実際の合格者の方、学習中の方はこの数字をどう思われるだろうか。実際にアビタスを利用し、かつその実力を高く評価する僕からしても、かなり楽観的な見積もりだという印象を持つ。

検索してみるとTOEIC400点というのは中学生レベルの英語力と解説されていた。そういう人がDebitは左側で、Creditは右側で、という会計の基礎から勉強を始め、1年後(700~1000時間というのはそれなりの勉強量があれば働きながらでも1年あれば可能)には、退職給付会計や税法のBasisの考え方を理解し、試験で結構な速さで正解を導き、BECではまあまあのエッセイを書く。個人的にはちょっと想像に苦しむ。

もちろん、そういう人は実際にはいるのかもしれないが、普通の人が学習時間を見積もるに当たって参考にして良いものなのかは注意深く考える必要があるだろう。

グーグルで「USCPA 学習時間」と検索すると、予備校や資格サイト(予備校へのリンク付き)の見積もりが出てくるわけだが、彼らの立場として資格に対するハードルを低く見せることに経済的インセンティブが働くという点を見落としてはならない。

個人的には、予備校情報よりも、試験合格者が公表する数字の方が信頼性が高いと思う。合格までの経緯が過去ログに記載されていることが多いので裏づけはあるし、多く公表したり、少なく公表したりするメリットも基本的にはない。

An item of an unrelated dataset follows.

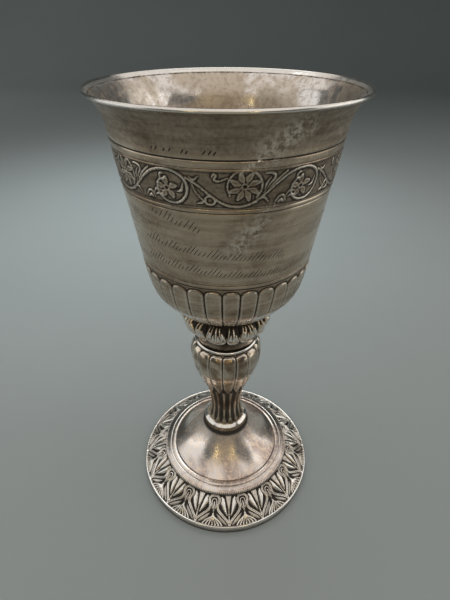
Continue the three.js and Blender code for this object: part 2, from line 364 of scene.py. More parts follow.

ただ、ここでもその人がどういうバックグラウンドがある人なのか注意する必要がある。特に英語力と会計知識。仮にアビタスと同じ700時間~1000時間と書かれていたとしても、実は英語に苦労はなく、会計に携わる仕事をしているという可能性もあるし、そのことが特に言及されていない場合もあるかもしれない。

まとめると、USCPAへの受験を推奨したい立場の人が公表するデータは信頼できないとまで言わないまでも、理論上の最速値と理解する、ブログ情報に接するときには前提条件に注意するということが必要になるはずだ。